Lors de cette édition hautement imprévisible, une manifestation a été annoncée pour jeudi 24 août, 18 heures, « à l’ouest de la ville », mais n’a pas eu lieu. A l’heure dite, les agents de la sécurité privée et les forces de l’ordre guettaient l’artiste en colère, comme les surfeurs la vague furieuse. Mais finalement rien, les compagnies n’ont pas fait (trop) de vagues. Il pouvait être tentant de refuser de jouer, de protester contre l’état d’urgence. Mais la période économique est tellement fragile, et l’enjeu d’une représentation à Aurillac si décisive, que l’envie de grève est passée. Des élus locaux renoncent à organiser des événements culturels dans l’espace public, devant les difficultés. Et la diffusion des spectacles est en baisse.

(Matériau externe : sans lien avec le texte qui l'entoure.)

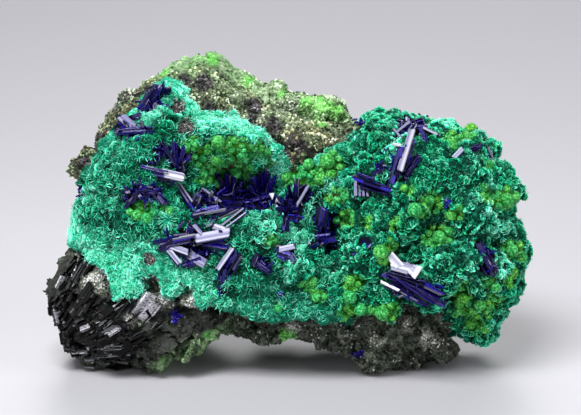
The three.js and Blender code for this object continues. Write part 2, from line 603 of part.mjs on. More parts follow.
function meshOf(name, solid, finish) {
  const { numProp, vertProperties, triVerts } = solid.getMesh();
  const geometry = new THREE.BufferGeometry();
  const place = new THREE.InterleavedBuffer(vertProperties, numProp);
  geometry.setAttribute("position", new THREE.InterleavedBufferAttribute(place, 3, 0));
  geometry.setIndex(new THREE.BufferAttribute(triVerts, 1));
  const mesh = new THREE.Mesh(geometry, new THREE.MeshStandardMaterial(finish));
  mesh.name = name;
  return mesh;
}

const hollows = ARCH_HOLLOWS.map((hollow) => shapedBall(ARCH.detail, (d) => archPoint(d, hollow)));
const arch = joined(hollows.map((hollow) => solidOf(hollow.applyMatrix4(STANDING.clone().invert()))));
const rock = solidOf(shapedBall(ROCK_DETAIL, (d) => rockPoint(d, 0)))
  .trimByPlane([0, 0, 1], 0)
  .subtract(arch);
const rockRoom = solidOf(shapedBall(ROCK_DETAIL, (d) => rockPoint(d, GAP)));
const crustRoom = crustSolid(GAP);
let crust = crustSolid(0).subtract(rockRoom);

// A cluster's roots fill pockets in the crust, and its blades stop at the crust's surface.
const azurite = {};
let taken = rockRoom;
for (const [name, { roots, blades }] of Object.entries(CLUSTERS)) {
  const rootSolid = (room) => joined(roots.map((root) => solidOf(rootGeometry(root, room))));
  const bladeSolid = (room) => joined(blades.map((blade) => solidOf(bladeGeometry(blade, room))));
  azurite[name] = largest(bladeSolid(0).subtract(crustRoom).add(rootSolid(0)).subtract(taken));
  taken = taken.add(rootSolid(GAP)).add(bladeSolid(GAP));
  crust = crust.subtract(rootSolid(GAP));
}
crust = largest(crust);

// ---- The scene graph ---------------------------------------------------------------------

const specimen = new THREE.Group();
specimen.add(meshOf("matrix_rock", rock, FINISHES.rock));
specimen.add(meshOf("arsentsumebite_crust", crust, FINISHES.crust));
for (const [name, solid] of Object.entries(azurite))
  specimen.add(meshOf(name, solid, FINISHES.azurite));

// The origin is at the middle of the base.
const extent = new THREE.Box3().setFromObject(specimen);
const middle = extent.getCenter(new THREE.Vector3());
specimen.position.set(-middle.x, -middle.y, 0);

export default specimen;
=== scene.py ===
"""A hand-sized arsentsumebite specimen: a lump of dark sulfide ore, coated in front with a
felt-like green druse that swells into a lobe, with lime-green botryoids in its hollows and
clusters of azurite blades. Sizes are in millimetres until a mesh is made."""

import math

import bmesh
import bpy
import numpy as np
from mathutils import Matrix, Vector


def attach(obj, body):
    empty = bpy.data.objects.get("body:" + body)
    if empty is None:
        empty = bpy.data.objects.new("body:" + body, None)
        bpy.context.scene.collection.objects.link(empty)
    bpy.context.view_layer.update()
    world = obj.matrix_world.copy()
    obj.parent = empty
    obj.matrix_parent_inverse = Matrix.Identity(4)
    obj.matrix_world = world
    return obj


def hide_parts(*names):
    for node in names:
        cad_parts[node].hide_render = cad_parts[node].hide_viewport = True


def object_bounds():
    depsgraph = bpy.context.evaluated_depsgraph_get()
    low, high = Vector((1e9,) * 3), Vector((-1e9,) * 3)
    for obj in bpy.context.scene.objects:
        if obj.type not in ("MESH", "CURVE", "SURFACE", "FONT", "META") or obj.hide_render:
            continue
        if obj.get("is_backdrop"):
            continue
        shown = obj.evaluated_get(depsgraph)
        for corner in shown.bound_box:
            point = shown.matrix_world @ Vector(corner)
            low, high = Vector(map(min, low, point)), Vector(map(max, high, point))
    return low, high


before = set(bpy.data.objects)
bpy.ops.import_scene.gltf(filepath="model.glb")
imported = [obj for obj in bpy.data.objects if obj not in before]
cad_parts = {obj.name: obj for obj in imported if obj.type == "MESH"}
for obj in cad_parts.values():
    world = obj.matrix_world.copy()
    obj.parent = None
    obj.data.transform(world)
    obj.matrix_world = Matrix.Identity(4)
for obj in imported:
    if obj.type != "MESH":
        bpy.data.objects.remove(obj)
frame_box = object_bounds()

# ---- The studio -----------------------------------------------------------------------------
# The specimen stands on a pale table under one large softbox, with weak fills on both sides
# and behind. The camera looks square at the display face, which leans back, through a long
# lens.

MM = 0.001
# The display face's own axes: across, up along its lean, and out of it.
LEAN = math.radians(14)
ACROSS = np.array([1.0, 0.0, 0.0])
UP = np.array([0.0, math.sin(LEAN), math.cos(LEAN)])
OUT = np.array([0.0, -math.cos(LEAN), math.sin(LEAN)])
# The middle of the overall box comes over the origin by this move.
TO_BASE_CENTRE = np.array([-0.14851, -10.48199, 0.0])
# The place on the face that the camera looks at, and how far away and how wide its view is.
VIEW_CENTRE = [0.36, 30.15, 4.0]
VIEW_DISTANCE = 700.0
VIEW_WIDTH = 104.6
SENSOR_WIDTH = 36
TABLE_REACH = 2


def standing(face):
    """Places on the display face (across, up, out) as places of the standing specimen: each
    number goes along its own axis, and the sum is moved over the middle of the base."""
    return np.asarray(face) @ np.stack([ACROSS, UP, OUT]) + TO_BASE_CENTRE


def linear(hex_colour):
    """An sRGB hex colour as linear red, green, blue and alpha: each channel is divided by
    12.92 when it is dark, and otherwise raised to the power 2.4."""
    channels = [int(hex_colour[n : n + 2], 16) / 255 for n in (1, 3, 5)]
    return [c / 12.92 if c <= 0.04045 else ((c + 0.055) / 1.055) ** 2.4 for c in channels] + [1.0]


def material_named(name):
    """A new material, its node tree and the shader that its nodes feed."""
    made = bpy.data.materials.new(name)
    made.use_nodes = True
    return made, made.node_tree, made.node_tree.nodes["Principled BSDF"]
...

Moins de cirque, et moins de pain... Les professionnels des arts de la rue ont donc sagement attendu le rendez-vous prévu jeudi 24 août avec la directrice générale de la création artistique, Régine Hatchondo, déjà présente du temps de François Hollande. Ils lui ont présenté – une nouvelle fois – le carnet de doléances. Ils n’attendaient pas d’annonce particulière, et rien n’est venu, mise à part l’annonce d’une mission interministérielle (culture et ministère de l’intérieur) sur l’art dans l’espace public en période d’état d’urgence. Pour les arts de la rue, ce sera donc vache maigre.